# Special diets/sensitivities



## pmeheran (Jun 29, 2014)

This one belongs in the special diets category, but there is no category for it. When I look at recipes for various things, I keep bumping into my nemesis the chili pepper.  Courtesy, of the USAF and south east asia.   It is a case of I love the food but it does not like me.  Sometimes, it is 3 days of zantac and hurry up gas-x.  The problem is not with the stomach or mouth, but with the lower tract, and when I am particularly sensitive even tomatoes are out. Sometimes I can be adventurous, but it is really not a good idea.  I grit my teeth when the waiter says there is only a little, the idiot does not understand human allergies, any is too much.
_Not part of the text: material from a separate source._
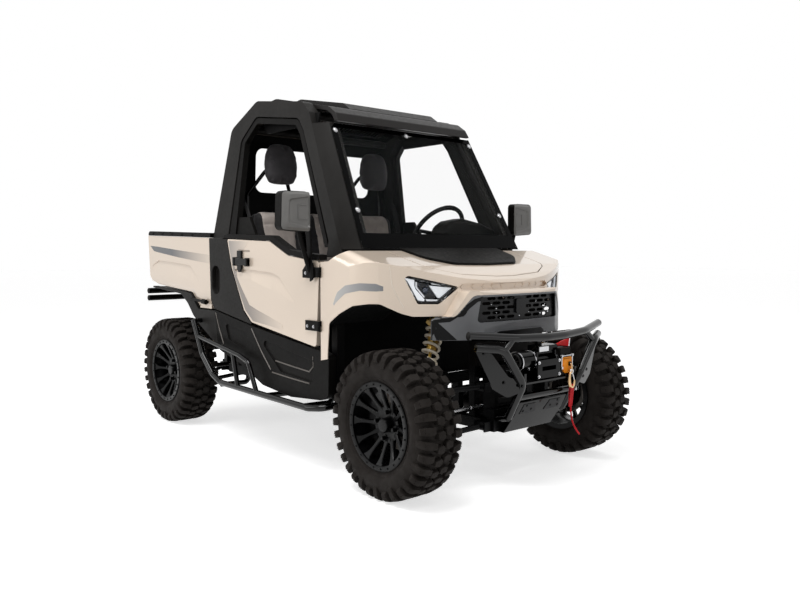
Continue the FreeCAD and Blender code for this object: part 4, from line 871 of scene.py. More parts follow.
nose_tree = cast_tree("nose_panel", "headlamps", "front_fenders", "hood", "front_fascia")
glass_tree = cast_tree("windshield")
skid_tree = cast_tree("skid_plate")
bumper_tree = cast_tree("front_bumper")
roof_tree = cast_tree("roof")
fascia_tree = cast_tree("front_fascia")
grille_tree = cast_tree("grille")
rocker_tree = cast_tree("rocker_panels")
seam_tree = cast_tree("front_fenders", "nose_panel")
glass_normal = Vector((1, 0, 0.525)).normalized()
thin_front = (-0.0006, 0, 0)


def on_nose(way, depth):
    return on_front(nose_tree, way, (-depth, 0, 0))


# Headlamps: a dark bucket behind a clear lens, with light pipes, a projector and a white reflector

lamp_edge = sampled(mm([(554, 982), (496, 859), (411, 857), (321, 928)]), (0.014, 0.010, 0.014, 0.008))
lamp_strips = {  # look, depth and thickness in mm, and the two edges
    "pipe": ("lamp_white", 9, 10, [(547, 972), (546, 944), (538, 920), (498, 872), (468, 865)],
             [(507, 966), (507, 934), (503, 922), (473, 884), (465, 874)]),
    "foot": ("lamp_chrome", 10, 8, [(460, 876), (384, 871)], [(457, 866), (388, 865)]),
    "edge": ("lamp_chrome", 14, 6, [(500, 955), (500, 928), (466, 882)],
             [(493, 953), (493, 929), (460, 885)]),
    "projector": ("lamp_blue", 26, 6, [(488, 953), (492, 933), (479, 915), (459, 889)],
                  [(450, 945), (437, 934), (420, 912), (404, 885)]),
    "reflector": ("lamp_white", 15, 8, [(440, 936), (403, 880)], [(328, 923), (372, 877)]),
    "upper_bar": ("lamp_white", 7, 8, [(443, 951), (387, 943), (336, 930)],
                  [(432, 942), (386, 935), (338, 924)]),
    "chip_a": ("lamp_chrome", 9, 6, [(489, 963), (470, 959)], [(488, 957), (470, 953)]),
    "chip_b": ("lamp_chrome", 9, 6, [(461, 957), (446, 953)], [(460, 951), (446, 948)]),
}


def lamp_bucket(bm, way):
    rings = []
    for inset, depth in ((0.012, 0.046), (0.008, 0.006), (0.002, 0.0015), (0.002, 0.050)):
        surface = [on_nose(way, depth)(p) for p in lamp_edge]
        rings.append([Vector((s.x, way * p.x, p.y)) for s, p in zip(surface, shrunk(lamp_edge, inset))])
    loft(bm, rings)


def lamp_lens(bm, way):
    skin(bm, shrunk(lamp_edge, 0.0025), on_nose(way, 0.0012), (-0.0014, 0, 0))


pair("lamp_bucket", lamp_bucket, "lamp_black", "lamp_lens", smooth=40)
pair("lamp_lens", lamp_lens, "lamp_clear", "lamp_lens", smooth=60, replaces=["headlamps"])
for name, (look, depth, thick, first, second) in lamp_strips.items():
    def lamp_strip(bm, way):
        ribbon(bm, mm(first), mm(second), on_nose(way, depth / 1000), (-thick / 1000, 0, 0))
    pair("lamp_" + name, lamp_strip, look, "lamp_lens", bevel=0.0012)
for index, (y, z, radius) in enumerate(((0.452, 0.914, 0.017), (0.478, 0.937, 0.006))):
    pair(f"lamp_ball_{index}",
         lambda bm, way: dome(bm, on_nose(way, 0.027)((y, z)), (1, 0, 0), radius, radius * 0.7),
         "lamp_ball", "lamp_lens", smooth=70)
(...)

Being lazy and a fairly good cook, I would love to go to the baking/cooking aisle in the grocery story and buy a nice mix of spices, like cavender's greek, etc. and use it but too many otherwise good mixes read like a devil's inferno of noxious substances. Well, I guess I am left with mixing up my own, or buying the mixes and hoping there is none of the evil witch brew in it.


----------



## Dawgluver (Jun 29, 2014)

Do you get the Penzey's catalog?  They have excellent spice blends, and are totally honest about what is in them.  Sux that you can't enjoy hot stuff.


----------



## GotGarlic (Jun 29, 2014)

Dawgluver said:


> Do you get the Penzey's catalog?  They have excellent spice blends, and are totally honest about what is in them.  Sux that you can't enjoy hot stuff.
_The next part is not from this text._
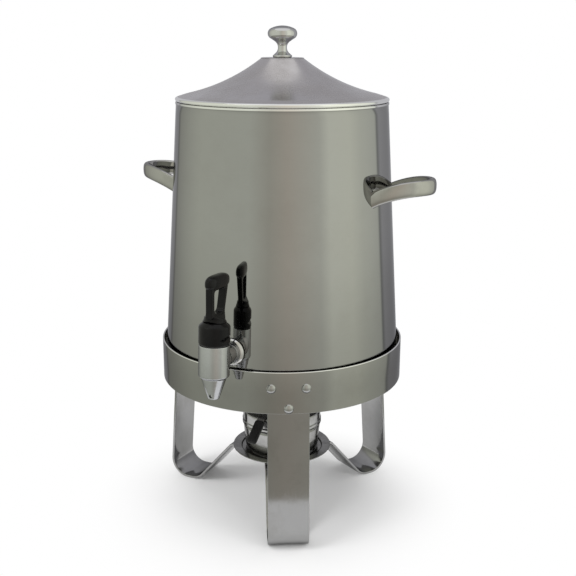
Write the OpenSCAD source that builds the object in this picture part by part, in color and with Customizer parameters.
// Coffee urn on a three-legged stand, heated by a fuel cup.
// The floor is z = 0 and the tap faces -Y. All sizes are in millimetres.

/* [Guard ring] */
// Height of the ring's lower edge above the table
ring_z = 161.6; // [140:0.1:190]
// Height of the ring band
ring_h = 47.3; // [40:0.1:60]
// Outer radius of the ring band
ring_r = 142; // [125:0.5:160]
// Thickness of the ring band
ring_t = 2; // [1.5:0.1:3]

/* [Legs] */
// Turn of the first leg from the tap, seen from above
leg_turn = 26.3; // [-60:0.1:60]
// Width of the leg strap
strap_w = 45.7; // [30:0.1:55]
// Thickness of the leg strap
strap_t = 3; // [2:0.1:4]
// Outward lean of the leg below the ring, in degrees
leg_flare = 4.2; // [0:0.1:6]
// Outer bend radius of the foot
foot_r = 23; // [18:0.5:28]
// Length of the flat sole between the two foot bends
sole_l = 6; // [4:0.5:12]
// Inner bend radius where the strap levels out under the tray
tray_bend_r = 5; // [3:0.5:8]
// How far outside the tray's floor the strap starts to level out
tray_bend_out = 6.3; // [2:0.1:10]
// How far the strap's level end reaches in under the tray's floor
tray_reach = 9.8; // [5:0.1:20]
// Length of the ledge at the top of the leg, which carries the vessel
ledge_l = 15; // [12:0.5:20]
// Inner bend radius of the ledge
ledge_bend_r = 2; // [1.5:0.5:3]
// Depth of the ledge below the ring's top edge
ledge_drop = 8.9; // [7:0.1:12]

/* [Leg screws] */
// Diameter of the screw shank
screw_d = 5; // [4:0.5:6]
// Diameter of the domed screw head
screw_head_d = 11; // [9:0.5:13]
// Height of the domed screw head
screw_head_h = 3.2; // [2:0.1:4.5]
// Spacing of the two upper screws of a leg
screw_gap = 37.4; // [25:0.1:38]
// Height of the upper screws above the ring's lower edge
screw_high = 28.8; // [24:0.1:30]
// Height of the lower screw above the ring's lower edge
screw_low = 6; // [6:0.1:12]
// Thickness of the nuts
nut_h = 4; // [3:0.1:5]
// Width of the nuts across their flats
nut_flats = 8; // [7:0.5:10]

/* [Burner tray] */
// Height of the tray's underside above the table
tray_z = 60.5; // [52:0.1:66]
// Outer radius of the tray's flange
tray_r = 59.8; // [56:0.1:64]
// Radius of the tray's sunken floor
tray_well_r = 50.2; // [49:0.1:54]
// Depth of the tray's sunken floor
tray_well_h = 3.5; // [2.5:0.1:5]
// Thickness of the tray's sheet
tray_t = 1.2; // [1:0.1:1.6]

/* [Fuel cup] */
// Outer radius of the cup at its floor
cup_foot_r = 43.9; // [42:0.1:45]
// Outer radius of the cup below its cap
cup_top_r = 46.9; // [46:0.1:48]
// Height of the cup
cup_h = 51; // [46:0.5:56]
// Thickness of the cup's sheet
cup_t = 0.8; // [0.6:0.1:1.2]
// Height of the cap's skirt
cap_skirt_h = 18; // [12:0.5:22]
// Thickness of the cap's sheet
cap_t = 0.8; // [0.6:0.1:1]
// Radius of the flame opening in the cap
flame_r = 29; // [24:0.5:30]

/* [Damper] */
// Overlap of the damper disc round the flame opening
damper_lap = 3.5; // [2:0.1:4.5]
// Thickness of the damper disc
damper_t = 1.2; // [1:0.1:1.6]
// Distance of the rivet from the cup's axis
rivet_reach = 40; // [38:0.5:42]
// Diameter of the rivet
rivet_d = 4; // [3:0.5:4]
// Turn of the damper's grip from the tap, seen from above
grip_turn = -6.7; // [-30:0.1:30]
// Slope of the grip, in degrees
grip_slope = 42.5; // [30:0.5:50]
// Length of the black grip
grip_l = 30; // [24:0.5:36]
// Width of the black grip
grip_w = 12.5; // [11:0.5:16]
// Thickness of the black grip
grip_t = 4.4; // [3.6:0.1:6]

/* [Vessel] */
// Gap between the ring's inner face and the foot of the vessel
body_gap = 2.8; // [2:0.1:5]
// Outer radius of the vessel at its top edge
body_top_r = 119.4; // [105:0.1:130]
// Height of the vessel's wall
body_h = 282.4; // [240:0.5:320]
// Thickness of the wall
wall_t = 1; // [0.8:0.1:1.5]
// Width of the lip that is turned in at the foot
foot_lip_w = 9; // [7:0.5:12]
// Width of the hem that is turned in at the top edge
hem_w = 3; // [2:0.1:4]
// Height of the raised middle of the vessel's bottom
bottom_dome_h = 4; // [2:0.5:8]

/* [Handles] */
// Height of the handles' roots above the foot of the vessel
handle_z = 182.2; // [140:0.1:200]
// Reach of a handle from the wall to its tip
handle_reach = 55; // [45:0.5:65]
// Rise of a handle from root to tip
handle_rise = 14.3; // [5:0.1:18]
// Distance between the middles of a handle's two arms
handle_span = 67; // [56:0.5:76]
// Height of the handle's band
band_h = 17; // [12:0.1:18]
// Thickness of the handle's band
band_t = 8; // [6:0.1:9]
// Rounding of the band's edges
band_round = 3; // [2:0.1:3]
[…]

Agree completely with Dawg. Penzey's Spices has high quality goods and a quarterly catalog that includes complete descriptions, as well as recipes, and usually a free gift. Even if you order online, there's a coupon code for the free item. Hope this helps.


----------



## Oldvine (Jun 30, 2014)

I understand.  It's not spices for me, it's soy bean oil and it's in everything because it's so healthy for everyone.


----------



## LPBeier (Jun 30, 2014)

My husband has a soy allergy.  I make almost all our sauces and condiments from scratch.  One thing you can watch for is lecithin.  If it says just lecithin on the label then it is most probably soy so don't buy it.  But it if it says another source you should be good.  

We use fish sauce in place of soy sauce in a lot of recipes (and he puts it on his rice) and it works out well.


----------